-- start Recorded data --

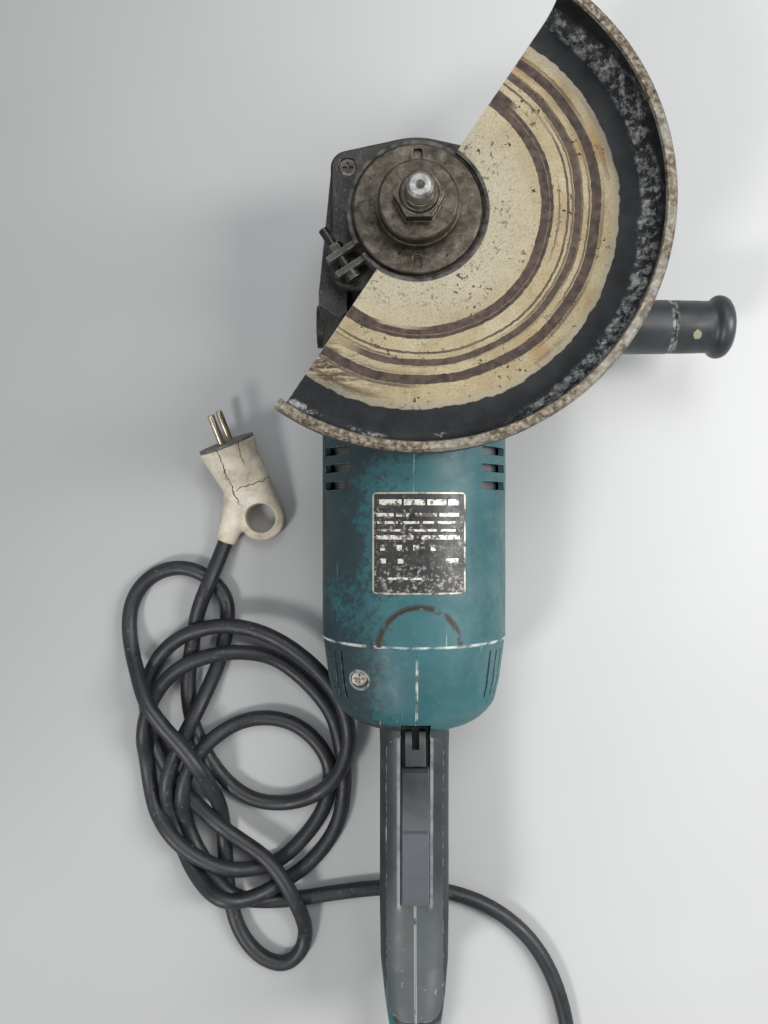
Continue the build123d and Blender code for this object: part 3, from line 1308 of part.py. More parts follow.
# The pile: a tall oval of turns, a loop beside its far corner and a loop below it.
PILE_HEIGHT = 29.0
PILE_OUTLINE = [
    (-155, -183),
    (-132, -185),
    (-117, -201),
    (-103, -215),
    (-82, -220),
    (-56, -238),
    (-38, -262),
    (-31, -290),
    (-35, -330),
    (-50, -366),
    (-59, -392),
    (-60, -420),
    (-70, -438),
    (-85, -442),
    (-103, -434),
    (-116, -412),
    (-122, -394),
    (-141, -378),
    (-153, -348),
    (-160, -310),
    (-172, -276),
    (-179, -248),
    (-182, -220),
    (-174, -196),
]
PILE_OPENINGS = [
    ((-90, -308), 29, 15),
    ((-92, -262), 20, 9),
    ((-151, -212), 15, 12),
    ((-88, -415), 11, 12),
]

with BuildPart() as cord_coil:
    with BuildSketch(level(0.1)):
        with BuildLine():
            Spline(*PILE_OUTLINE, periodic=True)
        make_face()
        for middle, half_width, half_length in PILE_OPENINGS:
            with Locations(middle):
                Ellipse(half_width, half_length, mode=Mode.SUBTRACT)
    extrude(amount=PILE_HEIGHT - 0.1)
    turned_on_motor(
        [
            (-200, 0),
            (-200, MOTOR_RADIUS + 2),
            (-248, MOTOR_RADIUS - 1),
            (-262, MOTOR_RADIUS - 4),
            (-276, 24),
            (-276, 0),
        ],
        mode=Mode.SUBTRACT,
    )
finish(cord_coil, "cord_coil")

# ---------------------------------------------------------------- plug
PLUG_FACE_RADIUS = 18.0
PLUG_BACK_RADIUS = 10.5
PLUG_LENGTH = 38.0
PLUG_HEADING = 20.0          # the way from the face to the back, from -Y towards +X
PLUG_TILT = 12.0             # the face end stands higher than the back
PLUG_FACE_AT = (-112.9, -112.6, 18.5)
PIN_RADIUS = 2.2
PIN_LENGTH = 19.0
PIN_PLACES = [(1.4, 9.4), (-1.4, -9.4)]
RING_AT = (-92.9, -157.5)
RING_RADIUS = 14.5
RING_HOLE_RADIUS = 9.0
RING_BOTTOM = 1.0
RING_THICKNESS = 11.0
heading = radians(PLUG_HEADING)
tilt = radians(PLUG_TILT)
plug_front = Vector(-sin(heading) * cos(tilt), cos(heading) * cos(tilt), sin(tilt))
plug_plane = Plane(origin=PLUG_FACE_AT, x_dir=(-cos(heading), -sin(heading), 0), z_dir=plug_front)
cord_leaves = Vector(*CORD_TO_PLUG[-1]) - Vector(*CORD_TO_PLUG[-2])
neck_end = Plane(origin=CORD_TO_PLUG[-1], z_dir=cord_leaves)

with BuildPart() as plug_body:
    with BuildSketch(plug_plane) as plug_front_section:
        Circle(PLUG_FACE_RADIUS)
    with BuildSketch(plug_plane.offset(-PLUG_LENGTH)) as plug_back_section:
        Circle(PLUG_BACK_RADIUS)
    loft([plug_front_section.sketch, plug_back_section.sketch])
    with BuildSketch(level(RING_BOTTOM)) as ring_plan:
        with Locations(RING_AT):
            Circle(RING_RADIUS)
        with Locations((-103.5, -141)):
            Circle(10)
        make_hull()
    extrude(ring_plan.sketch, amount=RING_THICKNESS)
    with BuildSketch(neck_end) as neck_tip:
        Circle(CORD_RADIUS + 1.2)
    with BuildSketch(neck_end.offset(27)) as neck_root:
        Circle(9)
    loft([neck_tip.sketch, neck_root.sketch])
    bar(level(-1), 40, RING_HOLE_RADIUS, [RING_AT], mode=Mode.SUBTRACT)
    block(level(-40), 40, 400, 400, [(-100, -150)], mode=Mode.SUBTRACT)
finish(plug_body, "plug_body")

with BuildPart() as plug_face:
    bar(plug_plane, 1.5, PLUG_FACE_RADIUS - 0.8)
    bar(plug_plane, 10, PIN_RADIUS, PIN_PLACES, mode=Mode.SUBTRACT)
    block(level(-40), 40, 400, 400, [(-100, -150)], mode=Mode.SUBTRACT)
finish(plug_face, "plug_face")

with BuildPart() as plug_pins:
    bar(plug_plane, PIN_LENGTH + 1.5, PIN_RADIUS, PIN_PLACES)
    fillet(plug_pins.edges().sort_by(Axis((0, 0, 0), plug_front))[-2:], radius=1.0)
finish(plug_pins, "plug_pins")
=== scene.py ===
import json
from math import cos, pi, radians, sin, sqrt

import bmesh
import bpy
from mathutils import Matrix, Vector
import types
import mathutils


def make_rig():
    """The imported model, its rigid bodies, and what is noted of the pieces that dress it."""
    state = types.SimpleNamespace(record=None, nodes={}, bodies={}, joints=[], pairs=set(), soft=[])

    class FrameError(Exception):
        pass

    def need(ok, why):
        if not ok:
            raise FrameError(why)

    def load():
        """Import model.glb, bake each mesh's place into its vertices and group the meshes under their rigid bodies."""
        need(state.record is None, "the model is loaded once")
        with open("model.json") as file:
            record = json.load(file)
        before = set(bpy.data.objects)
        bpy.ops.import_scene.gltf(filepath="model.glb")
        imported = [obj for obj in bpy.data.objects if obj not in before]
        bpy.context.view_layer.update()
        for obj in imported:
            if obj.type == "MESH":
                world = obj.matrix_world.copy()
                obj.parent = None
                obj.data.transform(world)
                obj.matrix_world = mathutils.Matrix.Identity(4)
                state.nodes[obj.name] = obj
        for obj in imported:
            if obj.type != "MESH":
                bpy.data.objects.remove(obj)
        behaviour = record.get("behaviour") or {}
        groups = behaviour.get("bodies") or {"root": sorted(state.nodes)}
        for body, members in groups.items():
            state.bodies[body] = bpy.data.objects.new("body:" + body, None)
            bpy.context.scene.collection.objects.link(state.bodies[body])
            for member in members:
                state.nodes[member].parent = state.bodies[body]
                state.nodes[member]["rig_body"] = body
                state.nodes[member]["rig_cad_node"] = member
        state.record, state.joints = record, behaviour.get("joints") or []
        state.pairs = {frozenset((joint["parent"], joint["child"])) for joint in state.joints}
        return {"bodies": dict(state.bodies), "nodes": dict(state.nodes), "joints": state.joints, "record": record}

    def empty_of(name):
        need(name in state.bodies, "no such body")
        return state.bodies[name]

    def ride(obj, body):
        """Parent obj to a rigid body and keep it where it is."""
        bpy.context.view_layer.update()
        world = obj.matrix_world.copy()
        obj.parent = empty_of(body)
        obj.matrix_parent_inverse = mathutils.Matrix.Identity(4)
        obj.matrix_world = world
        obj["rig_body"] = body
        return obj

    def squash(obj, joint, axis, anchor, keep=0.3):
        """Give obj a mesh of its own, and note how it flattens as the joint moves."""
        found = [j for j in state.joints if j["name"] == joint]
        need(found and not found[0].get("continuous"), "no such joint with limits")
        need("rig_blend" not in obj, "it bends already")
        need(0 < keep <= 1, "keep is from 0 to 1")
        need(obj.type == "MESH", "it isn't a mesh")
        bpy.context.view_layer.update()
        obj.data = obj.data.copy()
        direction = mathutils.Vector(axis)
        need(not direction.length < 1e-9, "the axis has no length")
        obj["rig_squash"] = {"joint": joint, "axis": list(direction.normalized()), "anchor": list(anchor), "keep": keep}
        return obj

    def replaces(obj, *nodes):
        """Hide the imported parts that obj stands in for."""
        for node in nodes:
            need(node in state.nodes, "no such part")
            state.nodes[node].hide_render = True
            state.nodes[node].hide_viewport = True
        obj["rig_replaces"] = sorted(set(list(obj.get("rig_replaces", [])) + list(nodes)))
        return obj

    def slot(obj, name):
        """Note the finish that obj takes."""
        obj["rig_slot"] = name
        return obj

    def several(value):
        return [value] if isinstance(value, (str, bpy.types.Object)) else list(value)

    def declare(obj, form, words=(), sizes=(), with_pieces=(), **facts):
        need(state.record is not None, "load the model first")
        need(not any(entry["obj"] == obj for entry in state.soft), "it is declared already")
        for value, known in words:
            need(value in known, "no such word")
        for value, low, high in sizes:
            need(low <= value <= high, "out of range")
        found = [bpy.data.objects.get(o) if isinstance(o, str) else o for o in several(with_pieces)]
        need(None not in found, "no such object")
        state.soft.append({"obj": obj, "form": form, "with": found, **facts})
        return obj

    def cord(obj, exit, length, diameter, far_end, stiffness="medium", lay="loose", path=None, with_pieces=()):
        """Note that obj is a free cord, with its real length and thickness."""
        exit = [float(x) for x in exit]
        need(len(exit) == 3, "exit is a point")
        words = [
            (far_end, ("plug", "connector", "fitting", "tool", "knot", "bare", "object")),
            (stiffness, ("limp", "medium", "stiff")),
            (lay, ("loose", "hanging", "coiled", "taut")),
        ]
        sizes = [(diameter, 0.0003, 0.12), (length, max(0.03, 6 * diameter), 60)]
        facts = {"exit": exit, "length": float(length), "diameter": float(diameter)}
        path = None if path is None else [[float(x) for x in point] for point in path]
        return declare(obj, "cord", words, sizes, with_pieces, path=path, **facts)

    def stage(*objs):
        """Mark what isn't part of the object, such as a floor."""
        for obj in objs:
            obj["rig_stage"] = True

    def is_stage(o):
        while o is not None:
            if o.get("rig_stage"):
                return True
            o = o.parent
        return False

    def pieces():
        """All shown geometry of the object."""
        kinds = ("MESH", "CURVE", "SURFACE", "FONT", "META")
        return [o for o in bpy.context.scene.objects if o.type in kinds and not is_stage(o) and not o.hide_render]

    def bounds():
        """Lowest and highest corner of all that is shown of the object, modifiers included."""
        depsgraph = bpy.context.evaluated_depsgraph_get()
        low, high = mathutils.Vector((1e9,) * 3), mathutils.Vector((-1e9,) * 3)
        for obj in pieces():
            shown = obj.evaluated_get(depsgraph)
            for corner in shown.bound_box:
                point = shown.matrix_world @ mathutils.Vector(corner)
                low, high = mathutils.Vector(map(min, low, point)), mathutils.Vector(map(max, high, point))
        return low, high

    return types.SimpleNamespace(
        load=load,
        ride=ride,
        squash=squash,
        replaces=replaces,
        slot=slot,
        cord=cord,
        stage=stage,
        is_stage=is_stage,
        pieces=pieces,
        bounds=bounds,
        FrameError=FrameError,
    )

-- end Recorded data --
-- start Recorded data --

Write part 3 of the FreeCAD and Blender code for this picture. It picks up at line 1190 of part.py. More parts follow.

-- end Recorded data --

Prompt: In the material above, find each line that contains the word "list", and select it.

Task result:
        obj["rig_squash"] = {"joint": joint, "axis": list(direction.normalized()), "anchor": list(anchor), "keep": keep}
        obj["rig_replaces"] = sorted(set(list(obj.get("rig_replaces", [])) + list(nodes)))
        return [value] if isinstance(value, (str, bpy.types.Object)) else list(value)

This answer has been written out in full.